The moment the song comes up in conversation, Zahm bursts into a fit of uncontrollable laughter. “You know what’s so funny about that song? Listening to it, you would genuinely have thought that I had this high body count and that I had been out there being a lady killer,” she says, “At the time I wrote that, I had made out with maybe two girls in my life. I live for the fact that it is so unhinged.”

As funny as Zahm finds the song, she also recognizes how important it is for her, along with the myriad other sapphic themes explored throughout her debut. Where You Might Not Like Her served as a vehicle for the songwriter’s coming out story, Now That I’ve Been Honest lets her bask in what it means to live as a queer woman in the modern day. As she says, her new album is an earned progression in her career and in her own life. “When I came out, especially to my hometown and the people that knew me as a worship leader, I didn’t want to be like ‘F–k you, I’m gay now,'” she says. “I wanted there to be conversation about it so that I then felt the freedom to release something like this.”
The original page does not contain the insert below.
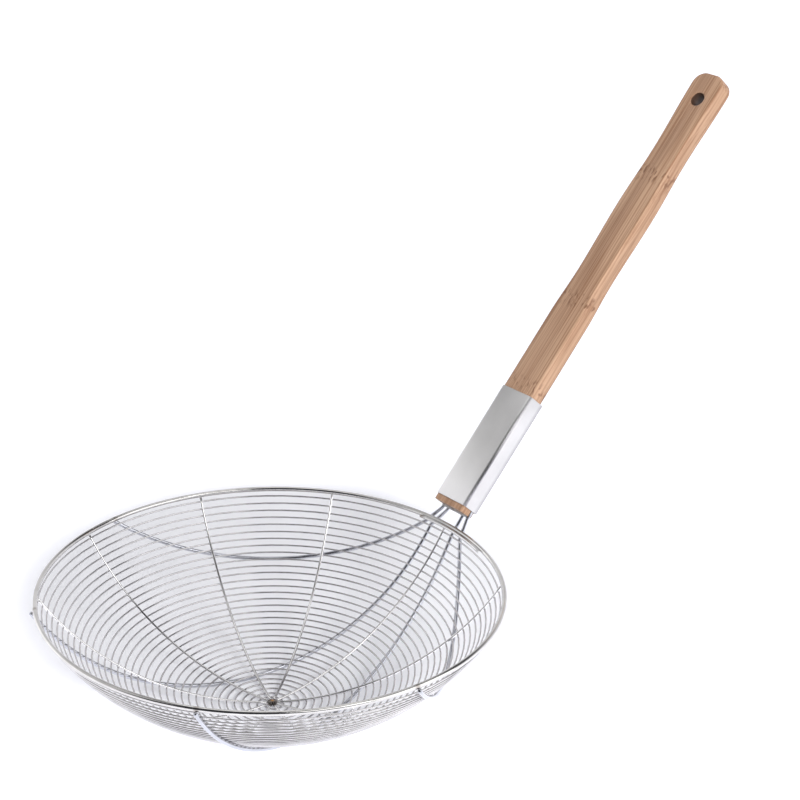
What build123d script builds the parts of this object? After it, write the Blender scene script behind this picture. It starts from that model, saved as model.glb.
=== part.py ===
from build123d import *
import math
import os

# A wire spider skimmer: a shallow woven-wire bowl carried by four wires on a bamboo handle.
# All lengths are millimetres, all angles degrees, and the handle leans towards +X.

# Bowl: the rim wire's circle lies in a level plane and the bowl is a cap of a sphere below it
rim_diameter = 300.0
rim_wire = 3.3
rim_sides = 8
bowl_depth = 82.5
weld_gap = 0.12

# Mesh: one wire wound in a spiral down the bowl
mesh_wire = 1.2
mesh_pitch = 4.97
mesh_start_gap = 0.25
mesh_eye = 5.0
mesh_start_azimuth = 216
outer_steps = 3
inner_steps = 2
fine_turns_share = 0.5

# Spokes and the weld bead where they meet
spoke_count = 10
spoke_wire = 1.8
spoke_sides = 6
spoke_steps = 10
hub_diameter = 7.0
hub_height = 3.2
hub_edge = 0.9

# Short brace wire inside the rim at the handle
brace_wire = 2.2
brace_drop = 1.7
brace_from = 8.5
brace_to = -17

# Support wires: from a slot in the handle, over the outside of the rim and under the bowl
support_wire = 2.7
support_sides = 6
support_bend = 4.0
support_lead = 5.0
elbow_bend = 6.0
elbow_drop = 1.6
support_end_rise = 0.5
tail_length = 22.0
wire_pair_pitch = 5.0
outer_wire_inset = 1.45

# Handle: lean, ferrule and wood
handle_lean = 47.4
ferrule_stand_off = 8.6
ferrule_rise = 13.4
ferrule_width = 29.1
ferrule_thickness = 16.0
ferrule_wall = 0.8
ferrule_length = 86.0
ferrule_corner = 2.6
fit_gap = 0.15
wood_overhang = 4.2
handle_reach = 344.0
bulge_width = 25.8
neck_width = 24.0
waist_width = 20.8
head_width = 26.0
head_land = 2.5
tip_corner = 9.0
top_edge_round = 1.4
lower_edge_round = 3.6
hole_diameter = 10.0
hole_chamfer = 0.9
hole_from_tip = 20.6

# Slot in the wood's lower end and the plate that the wires are welded to
tang_thickness = 1.0
tang_width = 24.0
tang_length = 25.0
tang_proud = 1.2
slot_length = 26.0
slot_floor = 1.7

# Spherical bowl
rim_radius = (rim_diameter - rim_wire) / 2
sphere_radius = (rim_radius**2 + bowl_depth**2) / (2 * bowl_depth)
half_angle = math.asin(rim_radius / sphere_radius)
bowl_arc = half_angle * sphere_radius
centre_height = sphere_radius - bowl_depth

# Layers of wire, from the outside in: supports, mesh, spokes, brace
support_radius = sphere_radius + rim_wire / 2 + support_wire / 2 + weld_gap
mesh_radius = support_radius - support_wire / 2 - mesh_wire / 2 - weld_gap
spoke_radius = mesh_radius - mesh_wire / 2 - spoke_wire / 2 - weld_gap
brace_radius = spoke_radius - spoke_wire / 2 - brace_wire / 2 - weld_gap

# Wood inside the ferrule, and where its lower end is
wood_width = ferrule_width - 2 * ferrule_wall - 2 * fit_gap
wood_thickness = ferrule_thickness - 2 * ferrule_wall - 2 * fit_gap
slot_height = tang_thickness + support_wire + 3 * weld_gap
slot_base = -wood_thickness / 2 + slot_floor
wire_height = slot_base + weld_gap + support_wire / 2
tang_height = slot_base + slot_height - weld_gap - tang_thickness / 2

# Plane of the handle: X runs up the handle, Z stands square to its flat top
handle_up = Vector(math.cos(math.radians(handle_lean)), 0, math.sin(math.radians(handle_lean)))
handle_top = Vector(-handle_up.Z, 0, handle_up.X)
handle_foot = Vector(rim_radius + ferrule_stand_off, 0, ferrule_rise)
handle_plane = Plane(origin=handle_foot, x_dir=handle_up, z_dir=handle_top)


def outward(polar, azimuth):
    """Direction from the sphere's centre, by angle from the bowl's axis and azimuth in radians."""
    level = math.sin(polar)
    return Vector(level * math.cos(azimuth), level * math.sin(azimuth), -math.cos(polar))


def down_bowl(drop):
    """Angle from the bowl's axis at an arc length below the rim."""
    return half_angle - drop / sphere_radius


def bowl_point(radius, polar, azimuth):
    """Point on a sphere that shares the bowl's centre."""
    return Vector(0, 0, centre_height) + outward(polar, azimuth) * radius


def square_on_bowl(radius, polar, azimuth, wire):
    """Four corners of a wire's section: outer, upper, inner and lower."""
    middle = bowl_point(radius, polar, azimuth)
    out = outward(polar, azimuth) * (wire / 2)
    up = outward(polar + math.pi / 2, azimuth) * (wire / 2)
    return Wire.make_polygon([middle + out, middle + up, middle - out, middle - up], close=True)


def ring_section(place, along, wire, sides):
    """Regular section of a wire, square to its run."""
    return Plane(origin=place, z_dir=along) * RegularPolygon(wire / 2, sides)


# Rim
def rim():
    section = Plane.XZ * Pos(rim_radius, 0) * RegularPolygon(rim_wire / 2, rim_sides)
    return revolve(section, Axis.Z)


# Mesh spiral: each gore between two spokes is cut into equal steps, so a corner lies on each spoke
def mesh_spiral():
    gore = 2 * math.pi / spoke_count
    gore_drop = mesh_pitch / spoke_count
    first_drop = rim_wire / 2 + mesh_wire / 2 + mesh_start_gap
    gores = int((bowl_arc - mesh_eye - first_drop) / gore_drop)
    sections = []
    for index in range(gores):
        turn_radius = mesh_radius * math.sin(down_bowl(first_drop + index * gore_drop))
        steps = outer_steps if turn_radius > fine_turns_share * rim_radius else inner_steps
        for step in range(steps):
            travel = index + step / steps
            polar = down_bowl(first_drop + travel * gore_drop)
            azimuth = math.radians(mesh_start_azimuth) - travel * gore
            sections.append(square_on_bowl(mesh_radius, polar, azimuth, mesh_wire))
    return Solid.make_loft(sections, ruled=True)


# Spokes: from the hub's weld bead to the underside of the rim, inside the mesh
def spoke(index):
    azimuth = 2 * math.pi * index / spoke_count
    foot = (hub_diameter / 2 + weld_gap) / spoke_radius
    head = down_bowl(rim_wire / 2 + weld_gap)
    sections = []
    for step in range(spoke_steps + 1):
        polar = foot + (head - foot) * step / spoke_steps
        place = bowl_point(spoke_radius, polar, azimuth)
        across = Vector(-math.sin(azimuth), math.cos(azimuth), 0)
        out = outward(polar, azimuth)
        corners = []
        for side in range(spoke_sides):
            angle = 2 * math.pi * side / spoke_sides
            corners.append(place + (out * math.cos(angle) + across * math.sin(angle)) * (spoke_wire / 2))
        sections.append(Wire.make_polygon(corners, close=True))
    return Solid.make_loft(sections, ruled=True)


# Hub: the weld bead at the bottom of the bowl
def hub():
    bead = Cylinder(hub_diameter / 2, hub_height)
    bead = chamfer(bead.edges().filter_by(GeomType.CIRCLE), hub_edge)
    return Pos(0, 0, centre_height - spoke_radius) * bead


# Brace: a short wire that backs the rim where the supports cross it
def brace():
    polar = down_bowl(brace_drop)
    start = bowl_point(brace_radius, polar, math.radians(brace_from))
    middle = bowl_point(brace_radius, polar, math.radians((brace_from + brace_to) / 2))
    end = bowl_point(brace_radius, polar, math.radians(brace_to))
    path = ThreePointArc(start, middle, end)
    return sweep(ring_section(path @ 0, path % 0, brace_wire, support_sides), path)


# Support wires: where each leaves the rim, its lowest stretch and its welded end
# Columns: side, pair place, start azimuth, middle azimuth, end azimuth
support_table = [
    (1, 0, 9.4, 53, 98),
    (1, 1, 6.0, 71, 151),
    (-1, 1, -2.4, -60, -144),
    (-1, 0, -6.6, -52, -92),
]
start_drop_shares = [0.040, 0.052, 0.052, 0.045]
middle_shares = [0.727, 0.198, 0.248, 0.691]


def support(index):
    side, place, start_azimuth, middle_azimuth, end_azimuth = support_table[index]
    start_polar = half_angle * (1 - start_drop_shares[index])
    middle_polar = half_angle * middle_shares[index]
    start = bowl_point(support_radius, start_polar, math.radians(start_azimuth))
    middle = bowl_point(support_radius, middle_polar, math.radians(middle_azimuth))
    end = bowl_point(support_radius, down_bowl(-support_end_rise), math.radians(end_azimuth))
    cradle = ThreePointArc(start, middle, end)
    corner = start - (cradle % 0) * support_lead
    across = side * (wood_width / 2 - outer_wire_inset - place * wire_pair_pitch)
    elbow = handle_plane.from_local_coords(Vector(-wood_overhang - elbow_drop, across, wire_height))
    tail = handle_plane.from_local_coords(Vector(tail_length - wood_overhang, across, wire_height))
    stem = FilletPolyline(tail, elbow, corner, start, radius=[elbow_bend, support_bend])
    path = Wire([*stem.edges(), *cradle.edges()])
    return sweep(ring_section(path @ 0, path % 0, support_wire, support_sides), path)


# Tang plate: sheet strip under the upper wood that the four tails are welded to
def tang():
    middle = tang_length / 2 - wood_overhang - tang_proud
    strip = Box(tang_length, tang_width, tang_thickness)
    return handle_plane.location * Pos(middle, 0, tang_height) * strip


# Ferrule: rounded rectangular sleeve
def ferrule():
    outside = RectangleRounded(ferrule_thickness, ferrule_width, ferrule_corner)
    inner_thickness = ferrule_thickness - 2 * ferrule_wall
    inner_width = ferrule_width - 2 * ferrule_wall
    inside = RectangleRounded(inner_thickness, inner_width, ferrule_corner - ferrule_wall)
    sleeve = extrude(Plane.YZ.offset(0) * Rot(0, 0, 90) * (outside - inside), ferrule_length)
    return handle_plane.location * sleeve


# Handle: waved bamboo with a rounded tip, a hanging hole and a slotted lower end
neck_share = 0.33
bulge_share = 0.57
waist_share = 0.84
wave_steps = 4
corner_steps = 4
lower_steps = 3
top_steps = 2


def handle_side():
    """Half widths up the handle: each stretch swings from one station to the next as half a cosine."""
    head_start = handle_reach - tip_corner - head_land
    free = head_start - ferrule_length
    stations = [
        (ferrule_length, wood_width / 2),
        (ferrule_length + free * neck_share, neck_width / 2),
        (ferrule_length + free * bulge_share, bulge_width / 2),
        (ferrule_length + free * waist_share, waist_width / 2),
        (head_start, head_width / 2),
    ]
    side = [(-wood_overhang, wood_width / 2)]
    for (start, wide), (end, wide_end) in zip(stations, stations[1:]):
        for step in range(wave_steps):
            swing = (1 - math.cos(math.pi * step / wave_steps)) / 2
            side.append((start + (end - start) * step / wave_steps, wide + (wide_end - wide) * swing))
    side.append(stations[-1])
    return side


def handle_outline(inset, height):
    """Closed outline of the handle, drawn in by an inset, at a height above its middle plane."""
    half = [(along, wide - inset) for along, wide in handle_side()]
    bend = tip_corner - inset
    for step in range(corner_steps + 1):
        angle = math.pi / 2 * (1 - step / corner_steps)
        along = handle_reach - tip_corner + bend * math.cos(angle)
        half.append((along, head_width / 2 - tip_corner + bend * math.sin(angle)))
    points = [Vector(along, wide, height) for along, wide in half]
    points += [Vector(along, -wide, height) for along, wide in reversed(half)]
    return Wire.make_polygon(points, close=True)


def handle():
    top = wood_thickness / 2
    layers = []
    for step in range(lower_steps + 1):
        angle = math.pi / 2 * step / lower_steps
        rise = lower_edge_round * (1 - math.cos(angle))
        layers.append(handle_outline(lower_edge_round * (1 - math.sin(angle)), rise - top))
    for step in range(top_steps + 1):
        angle = math.pi / 2 * (1 - step / top_steps)
        fall = top_edge_round * (1 - math.cos(angle))
        layers.append(handle_outline(top_edge_round * (1 - math.sin(angle)), top - fall))
    body = Solid.make_loft(layers, ruled=True)
    hole = Cylinder(hole_diameter / 2, wood_thickness * 2)
    body -= Pos(handle_reach - hole_from_tip, 0, 0) * hole
    lips = body.edges().filter_by(GeomType.CIRCLE)
    body = chamfer(lips, hole_chamfer)
    slot = Box(slot_length * 2, wood_width * 2, slot_height)
    body -= Pos(-wood_overhang, 0, slot_base + slot_height / 2) * slot
    return handle_plane.location * body


# Name every piece
pieces = {
    "rim": rim(),
    "mesh_spiral": mesh_spiral(),
    "hub_weld": hub(),
    "rim_brace": brace(),
    "tang_plate": tang(),
    "ferrule": ferrule(),
    "handle": handle(),
}
for number in range(spoke_count):
    pieces[f"spoke_{number + 1:02d}"] = spoke(number)
for number in range(len(support_table)):
    pieces[f"support_wire_{number + 1}"] = support(number)

# Put the origin under the middle of the whole part, at its lowest point, and write each piece
whole = Compound([shape for shape in pieces.values()]).bounding_box()
base = Vector((whole.min.X + whole.max.X) / 2, (whole.min.Y + whole.max.Y) / 2, whole.min.Z)
os.makedirs("parts", exist_ok=True)
for name, shape in pieces.items():
    export_step(shape.moved(Location(-base)), f"parts/{name}.step")
print("size", whole.size, "origin", base)
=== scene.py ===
import bpy
import numpy as np
from math import radians
from mathutils import Matrix, Vector


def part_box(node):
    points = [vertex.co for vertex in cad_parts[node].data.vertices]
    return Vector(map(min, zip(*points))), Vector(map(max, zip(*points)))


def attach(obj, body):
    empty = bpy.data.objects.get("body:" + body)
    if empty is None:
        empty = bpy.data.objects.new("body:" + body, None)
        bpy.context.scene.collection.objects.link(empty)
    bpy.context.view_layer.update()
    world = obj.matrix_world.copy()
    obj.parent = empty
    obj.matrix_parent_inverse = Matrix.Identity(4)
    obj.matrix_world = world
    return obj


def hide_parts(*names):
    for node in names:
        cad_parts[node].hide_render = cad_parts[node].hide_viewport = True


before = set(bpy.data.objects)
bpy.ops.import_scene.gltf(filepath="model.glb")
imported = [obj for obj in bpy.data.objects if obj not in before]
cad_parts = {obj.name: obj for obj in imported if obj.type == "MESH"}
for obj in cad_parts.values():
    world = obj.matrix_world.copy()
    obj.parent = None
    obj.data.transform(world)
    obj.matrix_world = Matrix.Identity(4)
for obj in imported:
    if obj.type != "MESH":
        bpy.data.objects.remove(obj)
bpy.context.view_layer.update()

# The camera stands on the open side of the bowl and looks down into it with a long lens.
# It aims at the middle of the rim, then turns a little aside, up and in roll, so that the tip is in view.
rim_low, rim_high = (np.array(corner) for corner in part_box("rim"))
rim_middle = (rim_low + rim_high) / 2
rim_radius = 0.14835
camera_azimuth = radians(-126.9)
camera_height = radians(28.361)
camera_distance = 9.8988 * rim_radius
sight = Vector((np.cos(camera_height) * np.cos(camera_azimuth),
                np.cos(camera_height) * np.sin(camera_azimuth), np.sin(camera_height)))
level = Vector((-np.sin(camera_azimuth), np.cos(camera_azimuth), 0))
upright = sight.cross(level)
aim = Matrix((level, upright, sight)).transposed()
for angle, axis in ((-0.057317, "Y"), (0.081729, "X"), (-0.017771, "Z")):
    aim = aim @ Matrix.Rotation(angle, 3, axis)
camera = bpy.data.objects.new("camera", bpy.data.cameras.new("camera"))
camera.matrix_world = Matrix.Translation(Vector(rim_middle) + sight * camera_distance) @ aim.to_4x4()
camera.data.lens = 103.57
camera.data.sensor_width = 36
camera.data.clip_end = 20
bpy.context.scene.collection.objects.link(camera)
bpy.context.scene.camera = camera
bpy.context.scene.view_settings.view_transform = "Standard"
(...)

But as with so many of her other works, Zahm also makes sure to point out that this album is not just for herself. “I want someone to hear ‘Lady Killer,’ and I want someone to hear ‘Bedroom,’ and I want them to sound like something you would hear on the radio when girls sing about guys,” she says. “Those are the songs that I would have really loved to hear when I was coming out and wasn’t comfortable with my sexuality. Like, there is such a power in a simple breakup song about a girl.”

She pauses for a moment to consider what she’s just said, before nodding her head in affirmation: “I hope that it can provide them solace the way that writing it helped me.”